En agosto de 2011 encontré una página de internet que describía varias formas de cocinar un gato. Sin importar si era broma o en serio, los defensores de los derechos de los animales elevaron la voz en todo el mundo. Adoro a los gatos. Son de las pocas criaturas que no se dejan ser explotadas por sus dueños (al contrario, los explotan con cinismo olímpico) y su afecto por la casa prefigura una forma de patriotismo. Entonces, me repugnaría que me dieran un plato de estofado de gato. Por otra parte, los conejos me parecen igual de lindos que los gatos, y aún así me los como sin ningún escrúpulo.

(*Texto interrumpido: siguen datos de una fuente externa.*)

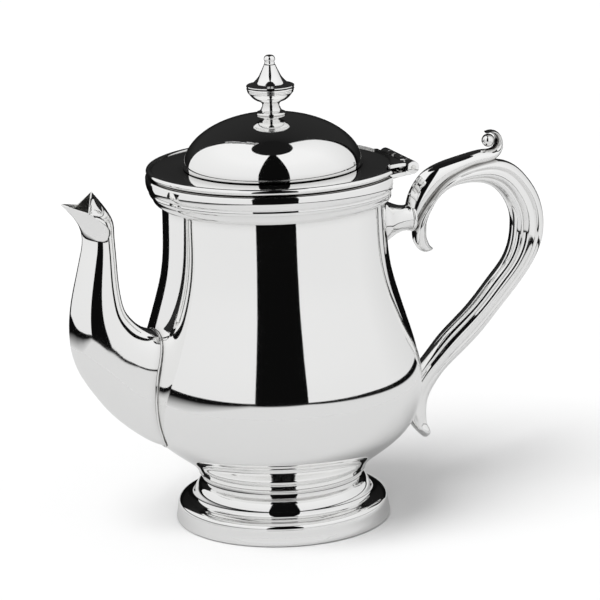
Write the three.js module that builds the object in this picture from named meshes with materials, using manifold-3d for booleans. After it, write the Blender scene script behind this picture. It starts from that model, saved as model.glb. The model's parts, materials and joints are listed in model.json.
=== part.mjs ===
// Silver teapot with a hinged domed lid, a high spout and a scroll handle.
// Millimetres, +Z up, +X towards the handle, -X towards the spout, symmetric about the XZ plane.
// All dimensions are from the body's axis at the underside of the foot. The finished group is
// then moved along X, so that the origin is below the middle of the whole pot's length.
import * as THREE from "three";
import { mergeVertices } from "three/addons/utils/BufferGeometryUtils.js";
import Module from "manifold-3d";

const wasm = await Module();
wasm.setup();

// ---------------------------------------------------------------- driving dimensions
const GAP = 0.3; // between pieces that are soldered or rest on each other
const SHEET = 1.2; // wall of the raised and spun pieces
const RING_STEPS = 40; // facets round the large turned pieces
const SMALL_STEPS = 16; // facets round the finial and other small turned pieces

const NECK_RADIUS = 48.8;
const RIM_TOP = 154.2;
const RIM_RADIUS = 55;
const RIM_BOTTOM = 139.6;
const FOOT_RADIUS = 47.1;
const BODY_FLOOR = 21.3;

const MIDDLE_X = 15.95; // from the body's axis to the middle of the pot's length

const HINGE = { x: 58.3, z: 153, barrel: 2.75, bore: 1.32, pin: 1.22, length: 34, knuckles: 5 };
const LAND = { x: 41, radius: 50.6 }; // beyond this plane the rims are trimmed to this radius

const LID_BOTTOM = RIM_TOP + GAP;
const LID_TOP = 156.8;
const LID_RADIUS = 54.6;
const DOME_RADIUS = 38.5;
const DOME_BASE = 157.1;
const DOME_APEX = 179.3;
const BEZEL_RADIUS = NECK_RADIUS - SHEET - 0.6;

const SPOUT_WALL = 1.2;
const STUD_RADIUS = 1.3;
const STUD_HOLE = STUD_RADIUS + GAP;

// ---------------------------------------------------------------- materials
const silver = (name, shade, roughness) => {
  const material = new THREE.MeshStandardMaterial({ metalness: 1, roughness });
  material.color.setRGB(shade, shade, shade * 0.985);
  material.name = name;
  return material;
};
const POLISHED = silver("polished_silver", 0.9, 0.08);
const INTERIOR = silver("interior_silver", 0.72, 0.3);
const BRASS = new THREE.MeshStandardMaterial({ color: 0xb59a55, metalness: 1, roughness: 0.35 });

const teapot = new THREE.Group();
teapot.name = "teapot";
teapot.position.x = -MIDDLE_X;

function piece(name, geometry, material = POLISHED) {
  const mesh = new THREE.Mesh(geometry, material);
  mesh.name = name;
  teapot.add(mesh);
  return mesh;
}

// ---------------------------------------------------------------- shape helpers
const v2 = ([r, z]) => new THREE.Vector2(r, z);

// A smooth line through a few [r, z] or [x, z] points.
function smooth(points, steps) {
  return new THREE.SplineCurve(points.map(v2)).getPoints(steps).map((p) => [p.x, p.y]);
}

// A quarter or other arc of an ellipse, from angle a to angle b in degrees.
function arc(cr, cz, rr, rz, a, b, steps) {
  const turn = Math.PI / 180;
  return Array.from({ length: steps + 1 }, (_, i) => {
    const t = (a + ((b - a) * i) / steps) * turn;
    return [cr + rr * Math.cos(t), cz + rz * Math.sin(t)];
  });
}

// Moves each point of an open line sideways by d, to its left.
function offset(line, d) {
  return line.map(([r, z], i) => {
    const a = line[Math.max(i - 1, 0)];
    const b = line[Math.min(i + 1, line.length - 1)];
    const length = Math.hypot(b[0] - a[0], b[1] - a[1]);
    return [Math.max(r - ((b[1] - a[1]) / length) * d, 0), z + ((b[0] - a[0]) / length) * d];
  });
}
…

Me escandaliza ver perros pasear libremente en sus casas chinas, jugando con los niños, cuando todo mundo sabe que serán comidos a fin de año. Pero los cerdos (animales altamente inteligentes, según me dicen) vagan en las granjas occidentales, y a pocos les preocupa el hecho que su destino sea convertirse en jamón. ¿Qué nos inspira a considerar incomibles ciertos animales cuando los antropomorfizamos mientras otras criaturas adorables (terneros, por ejemplo, o corderitos) nos parecen eminentemente apetitosas?

Los humanos somos animales muy raros, capaces de mucho amor y de cinismo aterrador, igual de dispuestos a proteger un pez de color que a hervir una langosta viva, aplastar un ciempiés sin remordimientos y tildar de bárbaro al que mata una mariposa. Similarmente, aplicamos una doble moral cuando enfrentamos dos sentencias capitales, nos escandalizamos con una y nos hacemos de la vista gorda con otra. Algunas veces me siento tentado a coincidir con el escritor rumano Emil Mihai Cioran, quien afirmó que la creación, una vez que escapó de las manos de Dios, debe haber quedado a cargo de un demiurgo: un chapucero torpe, incluso tal vez un poco ebrio, que se puso a trabajar teniendo en mente algunas ideas bastante confusas.